Author(s): Raghu Gopal
The frenzied sales event known as Black Friday has become the unofficial start of the Christmas shopping season in the US. Shoppers rush to stores to find perceived bargains, sometimes lining up for hours or even overnight to grab a deal. The day traditionally begins the Friday after Thanksgiving Day, but in recent years it has crept into Thanksgiving Day itself, as many stores open their doors hours ahead of time in hopes of increasing their profit.
Black Friday sales have also spread online, with e-commerce becoming a vital element. This year, the event saw sales on the Internet reportedly hit $6.2 billion, with shopping through mobile devices apparently accounting for $2.2 billion.
But the big online shopping day in the US now appears to be Cyber Monday, an occasion invented to be the digital equivalent of Black Friday. It has been a fantastic success and has extended to countries around the globe.

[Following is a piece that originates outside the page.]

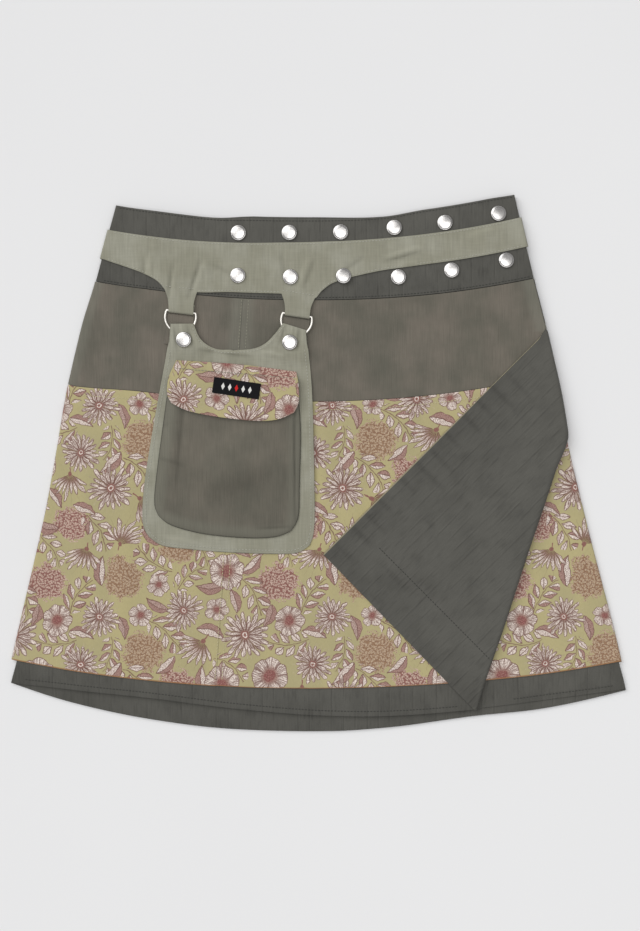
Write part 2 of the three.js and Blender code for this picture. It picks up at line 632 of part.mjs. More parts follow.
/** The board's loops, under its ears, which lie inside the rings. */
function addLoops() {
  for (const ring of RINGS) {
    const spin = radians(ring.turn);
    const place = (x, y) =>
      raised(new THREE.Vector2(x, y).rotateAround(new THREE.Vector2(), spin).add(ring), ON_FRONT);
    const rows = spread(LOOP_FOOT, LOOP_TOP, 2).map((y) =>
      spread(-LOOP_HALF, LOOP_HALF, 2).map((x) => place(x, y)),
    );
    add(`ring_loop_${ring.side}`, "taupe", wall([rows], WALL));
  }
}

/** The board's mid-surface height: flat on the skirt, and lifted over the wire at each ring. */
function boardHeight(p) {
  const lift = Math.max(...RINGS.map((ring) => {
    const away = Math.hypot(p.x - ring.x, p.y - ring.y);
    return 1 - smoothstep(away, EAR_FLAT, EAR_FLAT + EAR_RAMP);
  }));
  return lerp(ON_FRONT, OVER_RING, lift);
}

/** How far the pouch stands off its board. */
function pouchLoft(p) {
  const turned = new THREE.Vector2(p.x, p.y).sub(POUCH);
  turned.rotateAround(new THREE.Vector2(), radians(-POUCH.turn));
  const u = Math.min(1, Math.abs(turned.x) / POUCH.halfWidth);
  const v = Math.min(1, Math.abs(turned.y) / POUCH.halfLength);
  return POUCH.loft * (1 - u ** 4) * (1 - v ** 6);
}

/** The flap's mid-surface height: on the board at its seam, then up over the pouch. */
function flapHeight(p) {
  const climb = smoothstep(-p.y, -FLAP_STEP.from, -FLAP_STEP.to);
  return boardHeight(p) + WALL + LOOSE + (pouchLoft(p) + PITCH) * climb;
}

/** The pouch and its board, with the flap and the label. */
function addPocket() {
  const body = patch(BOARD_EDGES, 12, 17, boardHeight);
  const ear = (left, right) => {
    const edges = { foot: [left[0], right[0]], top: [left.at(-1), right.at(-1)], left, right };
    return patch(edges, 6, 5, boardHeight);
  };
  const leftEar = ear(LEFT_EAR.outer, LEFT_EAR.inner);
  const rightEar = ear(RIGHT_EAR.inner, RIGHT_EAR.outer);
  leftEar[0] = body.at(-1).slice(0, 7);
  rightEar[0] = body.at(-1).slice(6);
  add("pocket_board", "sage", wall([body, leftEar, rightEar], WALL));
  const pouch = patch(POUCH_EDGES, 10, 10, (p) => boardHeight(p) + PITCH + pouchLoft(p));
  add("pouch", "taupe", wall([pouch], WALL));
  add("pocket_flap", "print", wall([patch(FLAP_EDGES, 10, 8, flapHeight)], WALL));
  const spin = radians(LABEL.turn);
  const rows = spread(-LABEL.length / 2, LABEL.length / 2, 3).map((y) =>
    spread(-LABEL.width / 2, LABEL.width / 2, 6).map((x) => {
      const p = new THREE.Vector2(x, y).rotateAround(new THREE.Vector2(), spin).add(LABEL);
      return raised(p, flapHeight(p) + PITCH);
    }),
  );
  add("label", "label", wall([rows], WALL));
}

/** A snap's cap: a low dome inside a rolled rim. */
function snapCap() {
  const rim = 0.9;
  const profile = [
    [0, 0], [SNAP_RADIUS - 0.4, 0], [SNAP_RADIUS, rim], [SNAP_RADIUS - 0.7, 1.9],
    [SNAP_RADIUS - 2.2, 2.1], [SNAP_RADIUS / 2, SNAP_HEIGHT - 0.1], [0, SNAP_HEIGHT],
  ].map(([x, y]) => new THREE.Vector2(x, y));
  return new THREE.LatheGeometry(profile, 24).rotateX(Math.PI / 2);
}

/** The snap caps down the front and on the board's ears. */
function addSnaps() {
  const onBand = BAND_FRONT_TOP + GAP;
  const onBelt = onBand + WALL + LOOSE;
  const counts = { top: 0, low: 0 };
  for (const { row, angle, radius, on } of SNAPS) {
    counts[row] += 1;
    const p = polar(angle, radius);
    const base = on === "belt" ? onBelt : onBand;
    add(`snap_${row}_${counts[row]}`, "nickel", snapCap(), [p.x, p.y, base]);
  }
  for (const { side, x, y } of EAR_SNAPS) {
    add(`snap_ear_${side}`, "nickel", snapCap(), [x, y, OVER_RING + WALL / 2 + GAP]);
  }
}

addBack();
addUnderlap();
addFront();
addWaistband();
addBelt();
addRings();
addLoops();
addPocket();
addSnaps();

skirt.traverse((mesh) => {
  if (!mesh.isMesh) return;
  mesh.geometry.deleteAttribute("uv").deleteAttribute("normal");
  mesh.geometry = mergeVertices(mesh.geometry, 1e-3);
});

export default skirt;
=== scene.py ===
"""A reversible wrap skirt, laid flat with its front up and one front corner folded back.

The tables and formulas are in millimetres, +X to the wearer's left, +Y to the waist and +Z up.
Lengths become metres where a mesh or a material is made. Every cloth piece is a shell with an
even thickness and a rounded edge, on a grid of points of its mid-surface.
"""
import logging
import math
from dataclasses import dataclass, field
from enum import Enum
from functools import partial
from typing import Any, Callable, NamedTuple, Sequence

import bpy
import numpy as np
from numpy.typing import NDArray
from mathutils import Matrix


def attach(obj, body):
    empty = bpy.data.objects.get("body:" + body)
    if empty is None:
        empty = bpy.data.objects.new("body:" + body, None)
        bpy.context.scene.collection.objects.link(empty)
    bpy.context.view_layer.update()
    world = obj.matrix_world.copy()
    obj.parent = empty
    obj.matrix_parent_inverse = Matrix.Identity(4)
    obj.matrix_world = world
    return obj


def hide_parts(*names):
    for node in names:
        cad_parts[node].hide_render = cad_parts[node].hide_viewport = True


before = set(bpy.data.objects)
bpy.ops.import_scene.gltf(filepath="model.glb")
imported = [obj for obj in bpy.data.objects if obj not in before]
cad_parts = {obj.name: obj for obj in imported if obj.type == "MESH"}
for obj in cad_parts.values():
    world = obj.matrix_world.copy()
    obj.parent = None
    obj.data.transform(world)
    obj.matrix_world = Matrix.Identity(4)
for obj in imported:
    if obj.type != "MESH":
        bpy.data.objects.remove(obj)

Array = NDArray[np.float64]
Faces = NDArray[np.int64]
AlongAngle = Callable[[Array], Array]
Colour = tuple[float, float, float]
PlanePoint = tuple[float, float]

MM = 0.001
LOG = logging.getLogger("wrap_skirt")


# ---- Numbers ----


def smoothstep(value: Array | float, low: float, high: float) -> Array:
    """0 up to low, 1 from high on, and the cubic 3t^2 - 2t^3 of the share t between them."""
    t = np.clip((np.asarray(value, float) - low) / (high - low), 0.0, 1.0)
    return t * t * (3.0 - 2.0 * t)


def lerp(a: Array | float, b: Array | float, t: Array | float) -> Array:
    """The value a share t of the way from a to b."""
    return a + (b - a) * np.asarray(t, float)


def steps(length: float, spacing: float) -> Array:
    """Even shares from 0 to 1 that divide a length into stretches of about one spacing."""
    return np.linspace(0.0, 1.0, max(2, round(length / spacing)) + 1)


def raised(plane: Array, height: Array | float) -> Array:
    """Plane points with a height as their third number."""
    heights = np.broadcast_to(height, plane.shape[:-1])
    return np.concatenate([plane, heights[..., None]], axis=-1)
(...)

This year's Cyber Monday seems poised to be the most successful ever, with an estimated total of $7.9 billion in online sales. Overall, Americans spent close to $24.2 billion online over the five-day period beginning on Thanksgiving Day and ending on Cyber Monday, according to Adobe Analytics. However, we note that these numbers pale in comparison with Alibaba's Global Shopping Festival earlier in November, when the Chinese e-commerce giant raked in almost $31 billion in sales (see Alibaba's Annual Tradition Continues).
Bricks-and-mortar stores such as Macy's and Target, have picked up on the growing importance of mobile-based shopping and have made big improvements to their shopping apps. And as footfall in physical locations continues to dwindle, some retailers are exploring how they can use their apps to lure shoppers back to stores, where sales are typically more profitable. Walmart, for example, added store maps to its app prior to the holidays, letting customers pinpoint exactly where an item is and plot out their trips before they arrive.
Physical and digital shopping are no longer mutually exclusive. The lines have blurred between the two and retailers have been finding ways to benefit from combining the best of both worlds. While e-commerce companies are expanding their physical presence, for example, Amazon is joining forces with Kohl's to process returns, traditional retailers like Walmart and Macy's are investing more on e-commerce and using their store fleets to support services such as in-store collection.
We believe that retailers must cater to the growing number of customers making purchases from mobile devices, and who are playing an increasingly important role in the overall US retail sector. In previous years, mobile shopping has been hampered by bad checkout experiences, poor navigation and small screens. All this is changing as retailers make efforts to ensure the buying journey on mobile devices is smoother than ever and we expect the trend to continue.